Ho saputo che Siaka Jammeh è diventato il primo presidente migrante di una squadra di calcio italiana, la ASD Don Bosco2000 di Aidone, piccolo centro in provincia di Enna. Una squadra composta da giovani migranti richiedenti asilo rifugiati e italiani, ora nel girone D. E non riesco trattenere il sorriso mentre leggo di lui e di questo nuovo incarico che lo rende orgoglioso. Sorrido perché so chi è Siaka, da dove arriva, il villaggio che ha lasciato in Gambia prima di arrivare con un barcone nel 2014 dalla Libia.

Ho conosciuto la sua splendida moglie e il suo bellissimo bambino dagli occhi vispi e intelligenti, che nel 2018 aveva incontrato dopo anni di separazione forzata dalla sua famiglia, dalla sua terra. Una migrazione necessaria, inevitabile per chi come lui è nato in uno dei paesi più poveri al mondo. Con Siaka nel mese di ottobre del 2018 avevamo viaggiato insieme ad Agostino Sella, presidente dell’Associazione Don Bosco2000, sua moglie Cinzia Vella, Seny Diallo e Lamine Touray, tutti richiedenti asilo in Italia e ospiti dei centri gestiti da questa associazione che valica il confine della mera accoglienza cercando di alternare percorsi di integrazione in Italia con quella che viene definita “migrazione circolare”: un modo per portare nelle terre di origine ciò che di buono si è imparato nel luogo in cui si è stati accolti. E soprattutto un modo per portare lavoro lì dove il lavoro non c’è. A piccoli passi, mattone su mattone, studiando e imparando. Per la sua famiglia e per evitare ad altri come lui i pericoli del viaggio, l’orrore della detenzione nelle carceri libiche, la roulette russa della traversata in mare e poi l’incognita del risultato finale in un paese straniero che non sempre ti accetta anche se ti sgoli per far capire che se hai superato tutto questo è perché non avevi alternative.

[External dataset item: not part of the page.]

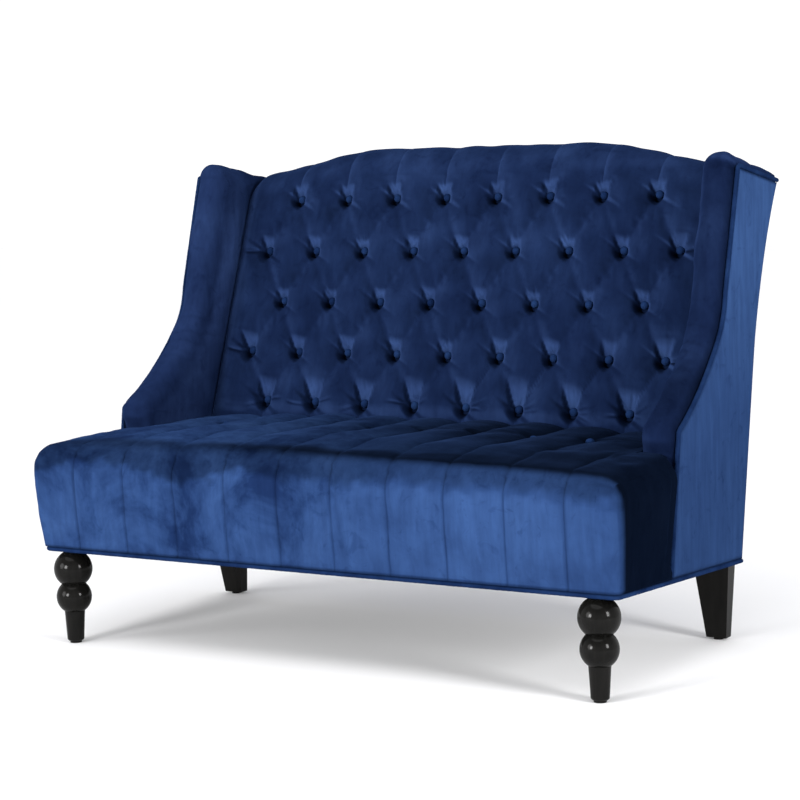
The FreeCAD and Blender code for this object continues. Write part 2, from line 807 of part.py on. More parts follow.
def spring_clip(x, y):
    """Clip over the end bar of a spring: a small plate on the rail and a saddle round the wire."""
    half_x, half_y = 9.0, 7.0
    saddle_half = 7.0
    wall = 0.6
    room = spring_wire + 0.1
    plate = box(x - half_x, x + half_x, y - half_y, y + half_y, rail_top_z + 0.1, spring_z - room)
    start = Vector(x - saddle_half, y, spring_z)
    saddle = Part.makeCylinder(room + wall, 2 * saddle_half, start, Vector(1, 0, 0))
    hole = Part.makeCylinder(room, 2 * saddle_half, start, Vector(1, 0, 0))
    return plate.fuse(saddle.cut(hole))


def spring_set(y0, y1):
    """Zigzag seat springs and the clips that hold their ends to the rails."""
    springs = []
    clips = []
    for i in range(spring_count):
        x = (i - (spring_count - 1) / 2) * spring_pitch
        start = Vector(x - spring_reach, y0, spring_z)
        ring = Part.Wire(Part.makeCircle(spring_wire, start, Vector(1, 0, 0)))
        springs.append(spring_path(x, y0, y1).makePipeShell([ring], True, True, 2))
        clips += [spring_clip(x, y0), spring_clip(x, y1)]
    return {"seat_springs": springs, "spring_clips": clips}


# ---- Base trim ----

def base_welt(rear_y):
    """Welt along the front and both sides of the lower edge."""
    lift = welt_radius + 0.2
    turn = 14.0
    bend = turn * (1 - math.sqrt(0.5))
    edge_x = half_width - welt_radius
    front_y = base_front_y + welt_radius

    def at(x, y):
        return Vector(x, y, underside(y, lift))

    left_rear = at(-edge_x, rear_y)
    left_turn = at(-edge_x, front_y + turn)
    front_left = at(-edge_x + turn, front_y)
    front_right = at(edge_x - turn, front_y)
    right_turn = at(edge_x, front_y + turn)
    right_rear = at(edge_x, rear_y)
    edges = [
        Part.makeLine(left_rear, left_turn),
        Part.Arc(left_turn, at(-edge_x + bend, front_y + bend), front_left).toShape(),
        Part.makeLine(front_left, front_right),
        Part.Arc(front_right, at(edge_x - bend, front_y + bend), right_turn).toShape(),
        Part.makeLine(right_turn, right_rear),
    ]
    section = Part.Wire(Part.makeCircle(welt_radius, left_rear, edges[0].tangentAt(0)))
    return Part.Wire(edges).makePipeShell([section], True, True, 2)


def dust_cover(rear_y):
    """Cloth that closes the underside, cut out round the legs."""
    edge = 2 * welt_radius + 3.2
    cloth_lift = (3.0, 4.5)
    cloth = box(-half_width + edge, half_width - edge, base_front_y + edge, rear_y - edge, 0, big)
    cloth = cloth.common(layer(*cloth_lift))
    head_x, head_y, middle = rear_leg_head
    room_x = head_x / 2 + 1
    openings = [
        post(leg_x, front_leg_y, leg_spigot_radius + 11, 0, big),
        box(rear_leg_x - room_x, rear_leg_x + room_x, middle - head_y / 2 - 10, big, 0, big),
    ]
    return cloth.cut(Part.makeCompound(both_sides(openings)))


def base_trim():
    """Lower welt and dust cover."""
    rear_y = rear(underside(rear_foot_y)) - fit_gap
    return {"base_welt": base_welt(rear_y), "dust_cover": dust_cover(rear_y)}


def export(nodes):
    """Move the settee so that its origin is under its middle, and write one STEP file per node."""
    shapes = {n: s if isinstance(s, Part.Shape) else Part.makeCompound(s) for n, s in nodes.items()}
    whole = Part.makeCompound(list(shapes.values())).optimalBoundingBox(False)
    shift = Vector(0, -(whole.YMin + whole.YMax) / 2, 0)
    for name, shape in sorted(shapes.items()):
        shape.translate(shift)
        solids = shape.Solids
        valid = shape.isValid() and all(s.isClosed() for s in solids)
        print(name, len(solids), "solid(s)", round(shape.Volume), "valid" if valid else "NOT VALID")
        if len(solids) == 1:
            shape = solids[0]
        shape.exportStep("parts/" + name + ".step")
    size = (whole.XLength, whole.YLength, whole.ZLength)
    print("size", [round(length, 1) for length in size], "shift", round(shift.y, 2))


settee = {}
for build in (leg_set, frame_rails, frame_back, wing_set, back_set, seat_set, base_trim):
    settee.update(build())
export(settee)
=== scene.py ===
"""Looks of the high-back wing settee: velvet covers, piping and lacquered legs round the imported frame.

Metres. Shapes are drawn with y = 0 at the foot of the wings, as the part's source does, and placed()
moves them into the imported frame. Each cover is a closed mesh with its seams and wrinkles shaped in. The
covers of the back, the seat and the wings are also puffed, by a short cloth simulation of a coarse copy.
"""
import json
import math
import random
import bpy
import numpy as np
from mathutils import Matrix, Vector
from mathutils.kdtree import KDTree


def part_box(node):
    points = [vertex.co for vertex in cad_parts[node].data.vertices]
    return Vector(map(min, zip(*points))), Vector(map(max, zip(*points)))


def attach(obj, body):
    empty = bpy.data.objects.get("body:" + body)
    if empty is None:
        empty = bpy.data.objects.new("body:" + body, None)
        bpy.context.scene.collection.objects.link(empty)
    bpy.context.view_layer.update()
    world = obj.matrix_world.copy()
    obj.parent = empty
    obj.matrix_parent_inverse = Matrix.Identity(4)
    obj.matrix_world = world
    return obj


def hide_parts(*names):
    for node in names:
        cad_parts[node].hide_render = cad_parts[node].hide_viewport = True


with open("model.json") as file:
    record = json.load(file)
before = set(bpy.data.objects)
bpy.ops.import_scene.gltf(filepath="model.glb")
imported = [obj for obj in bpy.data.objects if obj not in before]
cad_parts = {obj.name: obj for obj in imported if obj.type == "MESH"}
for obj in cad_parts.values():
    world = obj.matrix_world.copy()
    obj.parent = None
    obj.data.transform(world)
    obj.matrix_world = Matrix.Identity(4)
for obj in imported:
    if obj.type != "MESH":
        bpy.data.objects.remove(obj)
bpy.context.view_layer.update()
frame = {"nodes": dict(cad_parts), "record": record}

# ---- Dimensions shared with the CAD ----
BASE_FRONT_Y = -0.239
BASE_FRONT_Z = 0.193
BASE_FALL = 0.054
FRONT_LEAN = 0.013
SEAT_SWELL_LEFT = 0.020
SEAT_SWELL_RIGHT = 0.008
HALF_WIDTH = 0.650
PAD_INNER_X = 0.575
SHOULDER_Z = 0.382
BACK_SLOPE = 0.37
BACK_CROWN = 0.020
BACK_FOOT_Z = 0.336
BACK_NOSE_Z = 0.945
PILLOW = 0.007
BUTTON_RADIUS = 0.0095
BUTTON_PITCH = 0.1245
BUTTON_ROWS = ((0.895, 8), (0.782, 9), (0.673, 8), (0.564, 9), (0.459, 8))
SEAT_BUTTON_Y = 0.118
SEAT_BUTTON_Z = 0.421
SEAT_BUTTON_PITCH = 0.1225
SEAT_BUTTONS = 8
SEAT_SEAMS = (0.061, 0.184, 0.306, 0.430, 0.552)
SEAT_EDGE_Z = 0.412
SEAT_LOW_LIP = 0.0098
SEAT_REAR_Y = 0.262
SEAT_NOTCH_X = 0.5731
SEAT_STEP_X = 0.6223
SEAT_STEP_Y = -0.2281
PAD_BOTTOM_Z = 0.3330
CREST_Z = 0.999
WING_FOOT = (0.008, 0.187)
WING_TIP = (0.049, 0.458)
WING_SWEEP = ((0.161, 0.533), (0.255, 0.628))
WING_TURN = ((0.274, 0.664), (0.284, 0.705))
WING_PEAK = (0.354, 0.947)
WING_REAR_Z = 0.914
WING_ROLL = 0.030
WELT_RADIUS = 0.0045
BASE_REAR_Y = 0.36
PANEL_LIFT = 0.0086
REAR_GAP = 0.0006
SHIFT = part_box("base_welt")[0].y - BASE_FRONT_Y


def placed(points):
    """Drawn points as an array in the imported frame."""
    moved = np.array(points, float)
    moved[:, 1] += SHIFT
    return moved


def underside(y):
    """Height of the base's lower edge at depth y."""
    return BASE_FRONT_Z - BASE_FALL * (y - BASE_FRONT_Y)


def rear(z, inset=0.0):
    """Depth of the rear face at height z, less inset."""
    rake, bend, radius = 0.176, 0.560, 1.0
    z = np.asarray(z, float)
    straight = 0.358 + rake * (z - 0.152)
    level = radius / math.hypot(1.0, rake)
    above = np.maximum(z - bend, 0.0) + level * rake
    curled = 0.358 + rake * (bend - 0.152) + level - np.sqrt(radius ** 2 - above ** 2)
    return np.where(z <= bend, straight, curled) - inset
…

Quando partii per realizzare il mio reportage ero al mio secondo viaggio per documentare come funziona la migrazione circolare. Il primo anno eravamo stati nel sud est del Senegal, dove l’associazione stava muovendo i primi passi con Seny Diallo, ora capo missione dei progetti nel paese francofono tra i meno problematici di quel pezzo di Africa. Il Senegal è tagliato in mezzo dal fiume Gambia e dall’omonimo paese anglofono: una piccola lingua di terra con circa due milioni abitanti che combattono contro fame e povertà. Questo è il Gambia.

Attraversato il fiume, andai con Siaka e il resto del gruppo nel villaggio dello zio, che aveva una bella fetta di terreno, ma che non aveva i mezzi per coltivarlo e farlo fruttare. Sotto ad un grosso albero giaceva su un materasso una donna con due gemelli appena nati: un maschio e una femmina. Non saprei dire quanti figli avesse avuto prima di questi due, ma ricordo bene che lo zio di Siaka mi chiese se volevo tenerne uno. Così gli avrei potuto dare una vita migliore di quella che il destino gli aveva dato facendolo nascere in quella terra. Scene del genere in alcune zone dell’Africa sono frequenti e ti lasciano sempre con un grosso nodo alla gola.

Tre anni fa sembrava impresa quasi impossibile realizzare il sogno di mettere in piedi un’attività agricola in quel contesto così difficile. Ora il progetto è partito e Siaka fa avanti e indietro tra l’Italia e il Gambia, dove vivono ancora la moglie e il figlio. Nel suo paese farà fruttare l’orto e cercherà di dare opportunità di lavoro ai suoi conterranei per evitare loro di mettersi nelle mani dei trafficanti.  In Italia continuerà a lavorare come mediatore culturale per l’Associazione Don Bosco2000 e come presidente della squadra del Comune che lo ha accolto e che sta già portando avanti nelle classifiche.

Seppure timido e riservato, Siaka aveva la determinazione nello sguardo e forse anche la buona stella che lo ha indirizzato verso la struttura giusta per potere realizzare il sogno di un riscatto dalle pene subite durate il suo peregrinare.

Questa la sua storia, fino ad ora a lieto fine. Se solo si potesse raccontare cosa si nasconde dietro ai freddi numeri degli sbarchi, cosa narrano gli occhi di ciascun migrante approdato nel nostro paese, forse scopriremmo cosa ruota intorno al mondo del popolo migrante e quanto è bello poter sorridere dei successi di chi ha lottato per avere una vita migliore.